12B.3 Probabilistic evaluation of MCV dynamics and predictability through ensemble forecasting

Thursday, 4 August 2005: 11:00 AM
Ambassador Ballroom (Omni Shoreham Hotel Washington D.C.)
Dan Hawblitzel, Texas A&M University, College Station, TX; and F. Zhang

This study examines the dynamics and predictability of the mesoscale convective vortex (MCV) event of 10-13 June 2003 (BAMEX IOP 8) through ensemble forecasting. The MCV of interest formed from a preexisting upper-level disturbance over the southwest United States on 10 June and matured as it traveled northeastward. The BAMEX field campaign provided a relatively dense collection of upper air observations on 11 June during the mature stage of this vortex. This event is of particular interest to the study of the MCV dynamics and predictability given the anomalously strong and long-lived nature of the circulation and the dense data set.

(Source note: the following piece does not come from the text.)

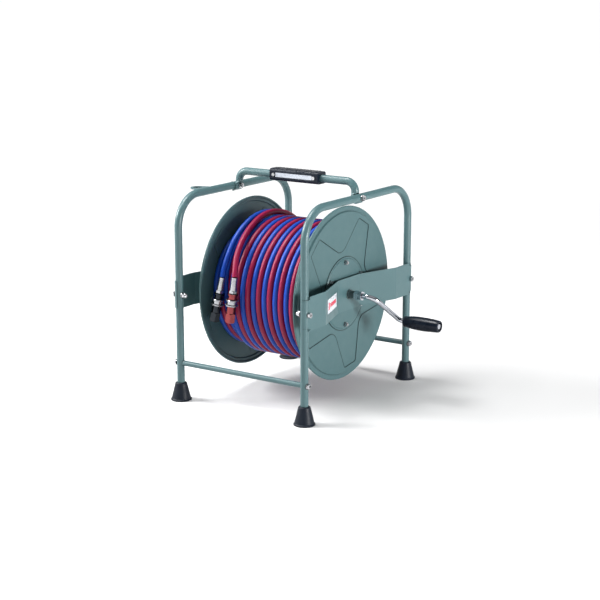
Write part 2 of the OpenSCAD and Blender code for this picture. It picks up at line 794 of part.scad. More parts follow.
module flange_washers() {
    color(zinc) placed() translate([0, 0, axis_z]) both_sides() screw_places()
        translate([boss_outer_x, 0, 0]) towards_x() pipe(10, screw_d, screw_washer_t);
}

module flange_nuts() {
    color(zinc) placed() translate([0, 0, axis_z]) both_sides() screw_places()
        translate([boss_outer_x + screw_washer_t, 0, 0]) towards_x() difference() {
            hex_prism(screw_af, screw_nut_h);
            translate([0, 0, -eps]) cylinder(d = screw_d, h = screw_nut_h + 1, $fn = 32);
        }
}

// Strap that clamps the inner ends of both hoses against the inside of the core
module hose_anchor() {
    spread = 13;
    r_out = core_r - drum_sheet - seat;
    r_hose = r_out - hose_d / 2 - 0.25;
    strap_in = r_hose - hose_d / 2 - 2;
    strap_out = r_hose - 2.5;
    strap_x = hose_d + pair_gap - 0.1;
    color(zinc) placed() translate([anchor_x, 0, axis_z]) rotate([-58, 0, 0]) rotate([0, -90, 0])
        difference() {
            rotate([0, 0, -spread / 2]) rotate_extrude(angle = spread, $fn = 128)
                polygon([[strap_in, -strap_x], [strap_out, -strap_x], [strap_out, strap_x + 0.6],
                    [r_out, strap_x + 0.6], [r_out, strap_x + 7.6], [strap_in, strap_x + 7.6]]);
            for (i = [-1, 1])
                translate([0, 0, i * (hose_d + pair_gap) / 2]) rotate([0, 0, -spread])
                    rotate_extrude(angle = 2 * spread, $fn = 128)
                        translate([r_hose, 0]) circle(d = hose_d, $fn = 48);
        }
}

// ---- hoses

module hose_winding() {
    color(hose_blue) placed() translate([0, 0, axis_z]) towards_x() rotate_extrude($fn = 128)
        polygon([[core_r + seat, -wind_in_x], [wind_lower_r, -wind_in_x], [wind_lower_r, wind_step_x],
            [wind_outer_r, wind_step_x], [wind_outer_r, wind_in_x], [core_r + seat, wind_in_x]]);
}

// Ring of points round p, square to the direction t, with its first point away from X
function ring_of(p, t, r, sides) =
    let (n = unit(cross(t, [1, 0, 0])), b = cross(n, t))
    [for (i = [0:sides - 1]) p + r * (cos(360 * i / sides) * n + sin(360 * i / sides) * b)];

module hose_tube(points) {
    sides = 12;
    count = len(points);
    rings = [for (i = [0:count - 1])
        ring_of(points[i], unit(points[min(i + 1, count - 1)] - points[max(i - 1, 0)]), hose_d / 2, sides)];
    polyhedron(
        points = [for (ring = rings, p = ring) p],
        faces = concat(
            [[for (i = [sides - 1:-1:0]) i]],
            [for (k = [0:count - 2], i = [0:sides - 1])
                [k * sides + i, k * sides + (i + 1) % sides,
                    (k + 1) * sides + (i + 1) % sides, (k + 1) * sides + i]],
            [[for (i = [0:sides - 1]) (count - 1) * sides + i]]));
}

module blue_hose_end() {
    color(hose_blue) placed() hose_tube([for (p = blue_points) on_axis(p)]);
}

module red_hose_end() {
    color(hose_red) placed() hose_tube([for (p = red_points) on_axis(p)]);
}

// Puts the children's +Z along a coupling, from the hose's end
module on_blue() { placed() along(on_axis(last(blue_points)), on_axis(blue_end)) children(); }
module on_red() { placed() along(on_axis(last(red_points)), on_axis(red_end)) children(); }

module ferrule() {
    crimps = 4;
    difference() {
        cylinder(d = ferrule_d, h = ferrule_l, $fn = 64);
        for (i = [0:crimps - 1])
            translate([0, 0, 3 + 2.8 * i]) difference() {
                cylinder(d = ferrule_d + 2, h = 1, $fn = 64);
                translate([0, 0, -1]) cylinder(d = ferrule_d - 0.7, h = 3, $fn = 64);
            }
    }
}

module hose_tail() {
    translate([0, 0, ferrule_l]) {
        cylinder(d = ferrule_d + 0.6, h = 11.5, $fn = 64);
        translate([0, 0, 11.5]) hex_prism(14.6, tail_body_l - 11.5);
        cylinder(d = tail_spigot_d, h = tail_body_l + tail_spigot_l, $fn = 48);
    }
}

module socket() {
    collar_z = ferrule_l + tail_body_l + seat;
    stop_z = ring_start + ring_l + 0.1;
    spigot_d = 11;
    difference() {
        union() {
            translate([0, 0, collar_z]) cylinder(d = collar_d, h = collar_l, $fn = 64);
            translate([0, 0, collar_z]) cylinder(d = neck_d, h = stop_z - collar_z, $fn = 64);
            translate([0, 0, stop_z]) cylinder(d = front_d, h = nut_start - stop_z - 0.2, $fn = 64);
            translate([0, 0, nut_start - 1]) cylinder(d = spigot_d, h = union_wall + 1.4, $fn = 64);
            translate([0, 0, nut_start + union_wall + 0.2]) cylinder(d = 14, h = 3, $fn = 64);
        }
        translate([0, 0, collar_z - 1])
            cylinder(r = tail_spigot_d / 2 + seat, h = tail_spigot_l + 1.2, $fn = 48);
        translate([0, 0, collar_z]) cylinder(d = socket_bore_d, h = coupling_l, $fn = 48);
    }
}

module slide_ring() {
    groove = ring_l - 7;
    difference() {
        rotate_extrude($fn = 96) polygon([[neck_d / 2 + ring_gap, ring_start],
            [ring_d / 2 - 1, ring_start], [ring_d / 2, ring_start + 1], [ring_d / 2, ring_start + 2.8],
            [ring_d / 2 - 2.6, ring_start + 3.6], [ring_d / 2 - 2.6, ring_start + 3.6 + groove - 0.6],
            [ring_d / 2, ring_start + 4 + groove], [ring_d / 2, ring_start + ring_l - 0.8],
            [ring_d / 2 - 0.8, ring_start + ring_l], [neck_d / 2 + ring_gap, ring_start + ring_l]]);
    }
}

module union_nut() {
    relief_l = union_wall + 3.5;
    translate([0, 0, nut_start]) difference() {
        intersection() {
            hex_prism(union_af, coupling_l - nut_start);
            rotate_extrude($fn = 96) polygon([[0, 0], [union_af / 2 - 0.6, 0], [union_af / cos(30) / 2, 1.6],
                [union_af / cos(30) / 2, coupling_l - nut_start - 1.6],
                [union_af / 2 - 0.2, coupling_l - nut_start], [0, coupling_l - nut_start]]);
        }
        translate([0, 0, -1]) cylinder(d = 11.3, h = union_wall + 1.2, $fn = 64);
        translate([0, 0, union_wall])
            cylinder(d = union_bore_d - 0.4, h = relief_l - union_wall + eps, $fn = 64);
        translate([0, 0, relief_l]) cylinder(d = union_bore_d, h = coupling_l, $fn = 64);
    }
}

module blue_ferrule() { color(zinc) on_blue() ferrule(); }
module blue_hose_tail() { color(zinc) on_blue() hose_tail(); }
module blue_socket() { color(black_chrome) on_blue() socket(); }
module blue_slide_ring() { color(zinc) on_blue() slide_ring(); }
module blue_union_nut() { color(black_chrome) on_blue() union_nut(); }
module red_ferrule() { color(zinc) on_red() ferrule(); }
module red_hose_tail() { color(zinc) on_red() hose_tail(); }
module red_socket() { color(copper_tone) on_red() socket(); }
module red_slide_ring() { color(zinc) on_red() slide_ring(); }
module red_union_nut() { color(copper_tone) on_red() union_nut(); }

left_frame_tube();
right_frame_tube();
front_cross_bar();
rear_cross_bar();
left_front_foot();
left_rear_foot();
right_front_foot();
right_rear_foot();
left_bearing_plate();
right_bearing_plate();
plate_bolts();
plate_cap_nuts();
cross_bar_bolts();
cross_bar_washers();
left_bush();
right_bush();
carry_handle_tube();
front_grip_shell();
rear_grip_shell();
grip_name_strip();
grip_screws();
handle_bolts();
handle_nuts();
handle_washers();
hook_eye();
plate_label();
drum_core();
left_flange();
right_flange();
left_hub();
right_hub();
axle();
axle_end_nut();
axle_washer();
crank_sleeve();
crank_nuts();
crank_rod();
grip_end_screw();
crank_grip();
flange_screws();
flange_nuts();
flange_washers();
hose_anchor();
hose_winding();
blue_hose_end();
red_hose_end();
blue_ferrule();
blue_hose_tail();
blue_socket();
blue_slide_ring();
blue_union_nut();
red_ferrule();
red_hose_tail();
red_socket();
red_slide_ring();
red_union_nut();
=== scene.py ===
"""A twin-line hose reel on a carry stand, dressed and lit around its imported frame.

The stand, drum, crank and couplings are the frame's own parts, and each gets a worked
finish. The two wound hoses, and small repeated details such as knurls, threads, moulded
ribs and weld beads, are grown here with Geometry Nodes. Everything is in metres, with +X
along the drum's axis towards the crank, -Y at the front and +Z up.
"""

import json
import logging
import math
from dataclasses import dataclass, field
from enum import Enum
from typing import Any, Iterable, Sequence

import bpy
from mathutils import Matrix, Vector


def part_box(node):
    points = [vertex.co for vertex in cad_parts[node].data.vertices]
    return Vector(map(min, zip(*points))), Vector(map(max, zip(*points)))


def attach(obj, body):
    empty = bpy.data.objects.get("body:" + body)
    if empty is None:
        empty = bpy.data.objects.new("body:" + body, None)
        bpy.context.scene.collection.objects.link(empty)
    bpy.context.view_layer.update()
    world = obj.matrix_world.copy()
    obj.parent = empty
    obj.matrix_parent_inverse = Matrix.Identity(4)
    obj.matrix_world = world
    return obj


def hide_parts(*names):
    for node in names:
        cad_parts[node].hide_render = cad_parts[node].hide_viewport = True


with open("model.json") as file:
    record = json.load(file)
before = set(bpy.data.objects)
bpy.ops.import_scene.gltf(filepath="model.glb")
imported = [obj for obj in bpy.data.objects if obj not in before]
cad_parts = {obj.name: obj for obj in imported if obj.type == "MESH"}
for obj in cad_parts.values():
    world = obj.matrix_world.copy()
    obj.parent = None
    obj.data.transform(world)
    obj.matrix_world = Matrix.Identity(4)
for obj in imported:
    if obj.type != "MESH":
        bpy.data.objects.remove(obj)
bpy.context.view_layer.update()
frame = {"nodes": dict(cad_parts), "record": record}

LOG = logging.getLogger("hose_reel")
MM = 0.001
AXIS_Z = 221.5 * MM  # height of the drum's axis
COVER = "cover"  # attribute: a hose laid out straight, as x and y across it and z along it
CORNER_SAMPLES = 6  # rays for each look into a corner
SEED = 7
RIPPLE_SIZES = (0.85, 1.1)  # the smallest and largest ripple of a weld, as a share

Colour = tuple[float, float, float]
Socket = bpy.types.NodeSocket
SIDES = ("left", "right")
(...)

An ensemble of 20 forecasts using the mesoscale model MM5 with horizontal grid increments of 10 km are employed to evaluate probabilistically the dynamics and predictability of the MCV through the examination of the ensemble mean spread as well as the correlations between different forecast variables at different forecast times. It is shown that a small-amplitude large-scale balanced initial perturbation may result in very large ensemble spread, ranging from a very strong MCV to no MCV at all. Despite similar synoptic-scale conditions, the ensemble MCV forecasts vary greatly depending on intensity and coverage of simulated convection, illustrating the critical role of convection in the development and evolution of an MCV. It is also found that convection near the center of an MCV is an important factor in determining the eventual growth of a surface vortex, and that surface cyclogenesis is favored directly underneath convection and not necessarily the MCV center itself. These findings support the conclusions drawn from the evaluation of the observational analysis and deterministic forecasts. They also illustrate the extreme uncertainty associated with predicting an MCV due to the extreme sensitivity to convection, and demonstrate the advantage of employing ensemble forecasts for MCV prediction.